Finding the second lowest frequent element from an array of integers?

Question

I'm looking to answer a coding challenge in JavaScript that I'm stuck on, here's the question:

Write a function which accepts an array of integers and returns an element of that array.

The function should determine the frequency of each element (how many times the element appears in the array) and whenever possible should return the element with the second-lowest frequency. Otherwise it should return the integer with the lowest frequency.

If there is more than one element satisfying the requirements then the second smallest one (according to value) should be returned.

Example outputs:

secondLowest( [4, 3, 1, 1, 2] ) === 1

secondLowest( [4, 3, 1, 1, 2, 2] ) === 2

secondLowest( [4, 3, 1, 2] ) === 2

This is what I've got so far although don't know how best to go about answering it after this:

    function mode(array) {
  if (array.length == 0) return null;
  let modeMap = {};
  let maxEl = array[0],
    maxCount = 1;
  for (let i = 0; i < array.length; i++) {
    var el = array[i];
    if (modeMap[el] == null) modeMap[el] = 1;
    else modeMap[el]++;
    if (modeMap[el] > maxCount) {
      maxEl = el;
      maxCount = modeMap[el];
    }
  }
  return maxEl;
}

Answer 1

I was determined to give a generic, parameterized function, where no number is hardcoded.

Your example involved two hardcoded values:

• The second least frequency should be selected
• In cases of ties, the second least value should be selected

The following code works like this:

• Get the frequency of each input value
• Group together all values with the same frequency.
• Sort these grouped pairs by frequency and select the nth-lowest (in your case, n=2)
• If the nth-lowest frequency has multiple pairs, sort these pairs by value, and select the mth-lowest pair (in your case, m=2)
• Return the value of this final pair

The m and n parameters I refer to here are called freqInd and valInd in the code. Note that in order to select the second-lowest frequency, freqInd should be 1, not 2 (since 0 would select the lowest, and therefore 1 selects the second-lowest).
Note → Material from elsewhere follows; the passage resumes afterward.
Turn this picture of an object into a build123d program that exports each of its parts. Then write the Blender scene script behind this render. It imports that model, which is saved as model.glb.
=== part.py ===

let lowestFreqVal = (freqInd, valInd, values) => {
  
  // Calculate frequencies in a map
  let f = new Map();
  for (let v of values) f.set(v, (f.get(v) || 0) + 1);
  
  // Group together all val/freq pairs with the same frequency
  let ff = new Map();
  for (let [ val, freq ] of f) ff.set(freq, (ff.get(freq) || []).concat([ val ]));
  
  // Sort these groups by frequency
  let byFreq = [ ...ff ].sort(([ freq1 ], [ freq2 ]) => freq1 - freq2);  
  
  // Here are all the items of the `freqInd`-th lowest frequency, sorted by value
  // Note that `[1]` returns an array of integers at the frequency, whereas `[0]` would return the frequency itself
  let lowestItems = byFreq[ Math.min(byFreq.length - 1, freqInd) ][1]
    .sort((v1, v2) => v1 - v2);
  
  // Return the `valInd`-th lowest value
  return lowestItems[ Math.min(lowestItems.length - 1, valInd) ];
  
};

console.log('Some random examples:');
for (let i = 0; i < 10; i++) {
  // An array of random length, full of random integers
  let arr = [ ...new Array(3 + Math.floor(Math.random() * 5)) ]
    .map(v => Math.floor(Math.random() * 4));
  
  // Show the result of `lowestFreqVal` on this random Array
  console.log(`lowestFreqVal(1, 1, ${JSON.stringify(arr)}) = ${lowestFreqVal(1, 1, arr)}`);
}

This is not an optimal solution, since it resorts to using sort. It's known that the problem of finding some nth-maximal value in a list can be implemented to have a better runtime than sort (and a significantly better runtime when n is a small value - we can see this intuitively because if n=0, a single pass (O(n)) does the trick).